Komisi Antikorupsi, Wassalam

Komisi Antikorupsi, Wassalam

31 Maret 2020
Petugas penyemprotkan disinfektan di gedung KPK/Tempo

Petugas penyemprotkan disinfektan di gedung KPK/Tempo

RIAU1.COM -HAMPIR tujuh belas tahun berdiri, Komisi Pemberantasan Korupsi atau KPK kini berada di titik terendahnya. Undang-undang hasil revisi, akhir tahun lalu, telah mempereteli kekuatan lembaga itu. Kualitas buruk komisioner periode 2019-2023 pun memperlemah kinerja komisi yang sebelumnya selalu mendapat kepercayaan tinggi dari publik tersebut.

Revisi Undang-Undang KPK oleh Dewan Perwakilan Rakyat 2014-2019 dan periode pertama pemerintahan Joko Widodo membuat penyidikan perkara korupsi begitu rumit dan birokratis. Pada saat yang sama, Jokowi mengajukan calon-calon kompromistis yang menghasilkan kepemimpinan Firli Bahuri di komisi antikorupsi.

Sejak dilantik pada 20 Desember 2019, Firli Bahuri dan empat wakil ketuanya menciptakan “tradisi baru”. Ia mendatangi lembaga-lembaga lain dengan dalih “pencegahan”. Ia mementingkan seremoni, termasuk pertunjukan memasak di depan para jurnalis. Kepemimpinan periode ini melupakan bagian terpenting dari pencegahan korupsi: penindakan yang bisa menimbulkan efek jera.

Boleh dikatakan tidak ada kasus baru yang ditangani KPK pada periode ini. Sampai muncul olok-olok: Firli betul-betul hebat, dalam tiga bulan kepemimpinannya, koruptor bisa dihilangkan. Buktinya, tak ada lagi koruptor yang ditangkap. Sebuah sindiran yang sangat punya alasan.

Memang, di awal periode mereka, KPK menangkap anggota Komisi Pemilihan Umum, Wahyu Setiawan, yang diduga menerima suap dari politikus Partai Demokrasi Indonesia Perjuangan, Harun Masiku. Tapi penangkapan ini merupakan kelanjutan dari kepemimpinan sebelumnya. Kelanjutan perkara ini pun masih belum jelas karena KPK belum bisa menangkap Harun. Lembaga itu juga tak serius mengejar mantan Sekretaris Mahkamah Agung, Nurhadi Abdurrachman, yang telah dinyatakan sebagai tersangka perkara gratifikasi Rp 46 miliar.

Pemimpin baru KPK kini juga sibuk dengan urusan internal. Firli dan kawan-kawan terkesan menyingkirkan beberapa personel yang dianggap tak sejalan. Mereka dikembalikan ke institusi asal, yakni Markas Besar Kepolisian Negara Republik Indonesia dan Kejaksaan Agung. Di masa lalu, komisioner justru berusaha mempertahankan personel terbaik yang hendak ditarik institusinya.

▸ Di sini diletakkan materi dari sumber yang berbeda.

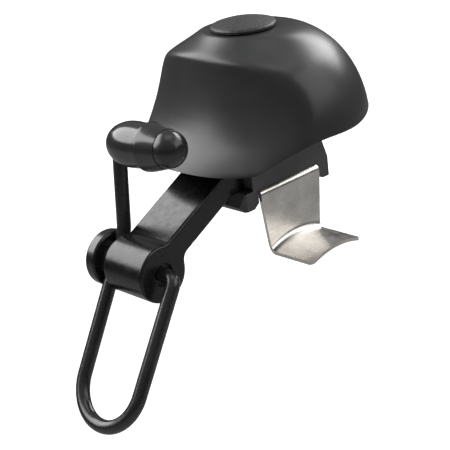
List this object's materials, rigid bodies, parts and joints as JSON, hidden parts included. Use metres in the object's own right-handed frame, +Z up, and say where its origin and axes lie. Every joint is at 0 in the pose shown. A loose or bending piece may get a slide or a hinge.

Kewenangan penerbitan surat untuk penyelidik yang akan bergerak di lapangan juga jadi persoalan. Pada periode sebelumnya, surat penyelidikan cukup ditandatangani satu atau dua orang pemimpin KPK. Kini semua diharuskan melibatkan Firli. Kelincahan penyelidik yang menjadi keunggulan mereka di masa lalu telah berakhir.

Pemimpin KPK tidak memiliki visi pencegahan korupsi yang jelas. Program pencegahan korupsi yang berjalan di KPK saat ini tak lebih merupakan kelanjutan periode sebelumnya. Belum ada gebrakan baru dari Firli dan pimpinan KPK lain dalam pencegahan korupsi yang kerap mereka dengungkan.

Dalam tiga bulan ini, menurut survei, kepercayaan publik terhadap KPK anjlok. Hasil sigi Indo Barometer menunjukkan tingkat kepercayaan turun ke posisi keempat. Dalam survei Cyrus Network pada akhir Januari lalu yang diumumkan Maret ini, peringkat KPK sebagai lembaga yang dipercaya publik bahkan berada di bawah Kepolisian-hal yang tidak pernah terjadi sebelumnya.

Dengan situasi seperti ini, kita sudah bisa mengucapkan selamat tinggal pemberantasan korupsi. Rezim Jokowi dan Dewan Perwakilan Rakyat bertanggung jawab atas pengkhianatan terhadap perjuangan reformasi ini.